Sciame counters that this is a breach of contract case seeking money damages for which the equitable relief of a preliminary injunction is not available. Plaintiff, he argues, can obtain money damages for the alleged violations. Sciame also denies most of the claims charged by plaintiff and insists that it has offered to rectify any legitimate harm its construction activities have caused and is either awaiting plaintiff's response or has received plaintiff's refusal for such assistance. Therefore, argues Sciame, there is no irreparable harm. Moreover, it claims that any reasons for a preliminary injunction now are moot because all of the outside construction work for which all the complaints are lodged has been completed. Now, interior construction work to which plaintiff's complaints do not apply is being carried on.

In the parties' submissions and during oral argument, it was established that all of the exterior work has been completed. Plaintiff, however, continues to complain about the continued violations of their agreement as to the arrival and departure times of Sciame's employees and subcontractors which has resulted in excessive noise during periods when construction should have ceased for the day.

Sciame has not denied plaintiff's charge that Sciame told him that Lindemann's impatience with the 2 ½ years it has taken for the construction to this point has resulted in instructions to Sciame to speed things up. As a result, Sciame has had to start work before and continue after the times agreed to in the parties' licensing agreement. Sciame has not refuted plaintiff's charge that Mr. Sciame, who oversees the work of his employees and the subcontractor does not arrive on the scene until 9:00 a.m. Accordingly, the Court concludes that these unrebutted allegations establish that the licensing agreement provisions pertaining to the arrival and departure times of the Sciame workers have likely been violated resulting in excessive noise and discomfort to the plaintiff. [*3]

The Court notes that §6301 of the CPLR states in part that a preliminary injunction is appropriate where ... a judgment restraining the plaintiff has demanded and would be entitled to a judgment restraining the defendant from the commission or continuance of an act, which, if committed or continued during the pendency of the action, would produce injury to the plaintiff (emphasis added).
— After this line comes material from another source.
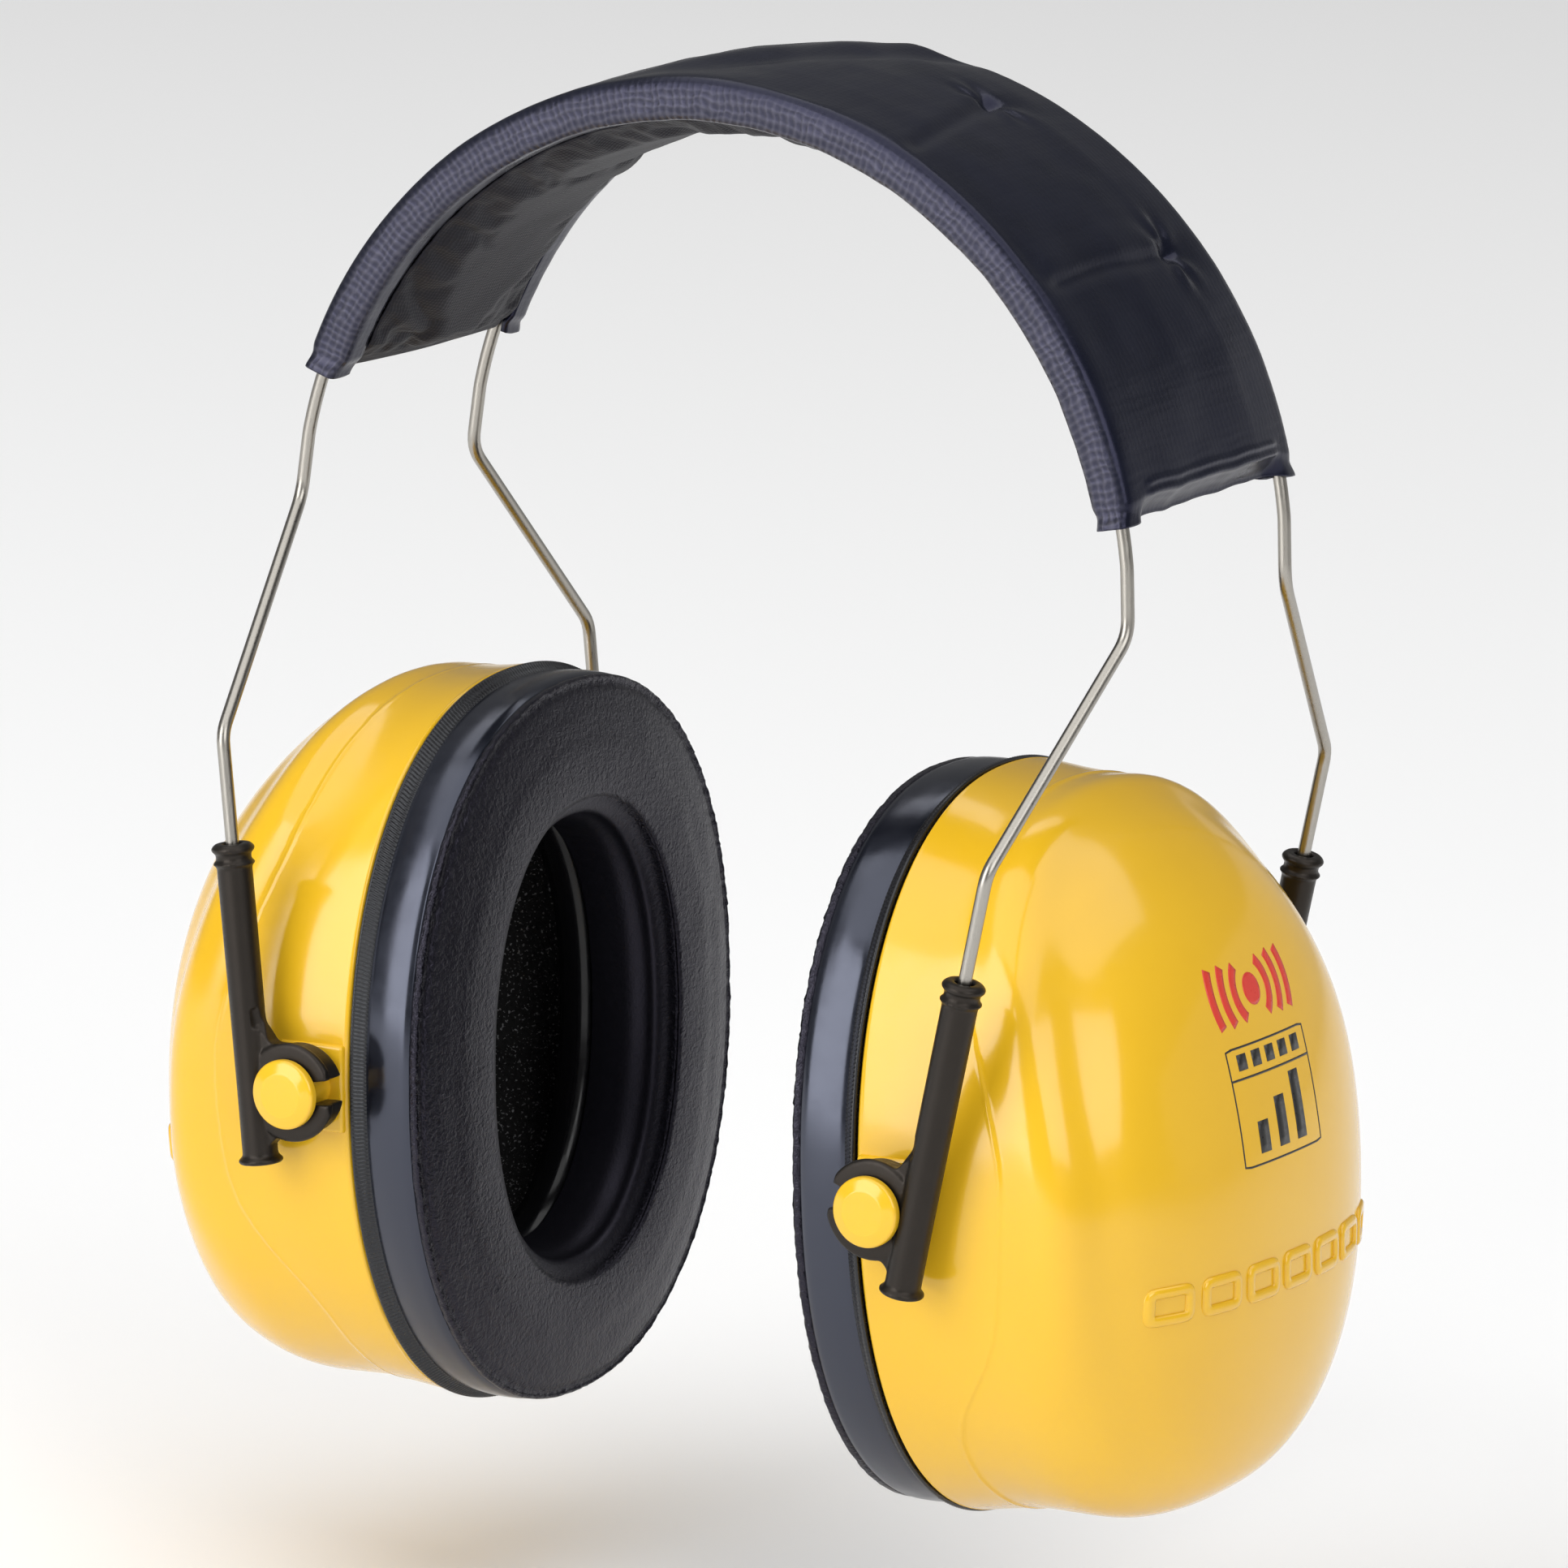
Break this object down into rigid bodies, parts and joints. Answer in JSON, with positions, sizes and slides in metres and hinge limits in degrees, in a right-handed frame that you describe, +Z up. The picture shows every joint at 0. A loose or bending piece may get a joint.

The continued violation of the terms of the licensing agreement pertaining to the starting and ending times of the violation of the license would produce injury to the plaintiff by violating his peace and quiet. While a contract action that seeks only money damages cannot result in equitable relief (Leo v Levi, 304 AD2d 621, 623 [2d Dept 2003]), the complaint seeks more than money damages, it seeks to enforce a specific provision of the licensing agreement. A contract clause is not automatically unenforceable because the clause is contained in a contract. Where the elements to satisfy the granting of a preliminary injunction exist, such contract clauses can be enforced. See, e.g. Spinal Dimensions, Inc., v Chepenuk, (2007 WL 2296503[Sup. Ct. Albany City]). This is particularly true where, as here, a permanent injunction has been requested (Taylor v Eli Haddad Corp., 118 Misc 2d 253 [Sup. Ct. NY Cty]).

An injunction should be available for the nuisance cause of action which plaintiff has also pleaded. Plaintiff is likely to be able to prove that the defendant's intentional acts have interfered with the plaintiff's right to the enjoyment of his land (Copart Industries v Consolidated Edison, 41 NY2d 564 [1977]). A preliminary injunction is, therefore, appropriate (Handler v 1056 Tenant Corp., 295 AD2d 238 [1st Dept 2002]).

In addition to the threshold issue of no adequate remedy at law is satisfied (Poling Transp. Corp. V A & P Tanker Corp., 84 AD2d, 796 [2d Dept 1981]). Only an injunction can offer an adequate remedy for the uncompensable suffering the drilling and banging at all hours of the morning and night has caused the plaintiff. With this element out of the way, plaintiff still needs to show a likelihood of success on the merits, irreparable harm and that the balance of hardships tips in his favor, id. The harm to plaintiff is irreparable. It cannot be replaced by any method other than preventing that which caused it from recurring. Given that the license is very clear as to the times that the defendant is permitted to conduct construction work, the plaintiff will likely prevail on this issue. Finally, the balance of hardships does tip in plaintiff's favor. The injunction will merely require the plaintiffs to spend more days completing the project. This pales in comparison to the loss of sleep and the interference with plaintiff's peaceful enjoyment of his property that the loss of an injunction will cause to the plaintiff.

The Court notes that neither of the parties has provided much information on the amount of the bond that should be obtained to secure the injunction. Therefore, the Court will require the plaintiff to post a bond in the amount of $15,000. Accordingly, it is

ORDERED that pending the final resolution of this action, the defendant F.J. Sciame Construction Co., Inc., is restrained from performing any construction work at 77 East 77th Street during the week before the hours of 8:00 a.m. and after 6:00 p.m. no more than twice per week with prior notice of the additional hours to the plaintiff and during the weekend no earlier than 10:00 a.m. and no later than 5:00 p.m. no more than twice a month with prior notice to the plaintiff before the second successive weekend where construction work occurs on two successive weekends; and it is further

ORDERED that plaintiff shall post a bond of $15,000 with sufficient surety to secure the [*4]damages incurred by Sciame for the vacating of the preliminary injunctions, if it succeeds in vacating the preliminary injunction.

Dated: __September 9, 2008____________

_______________________

Louis B. York, J.S.C.

Footnotes


Footnote 1:It does not appear that Lindemann was ever served with process.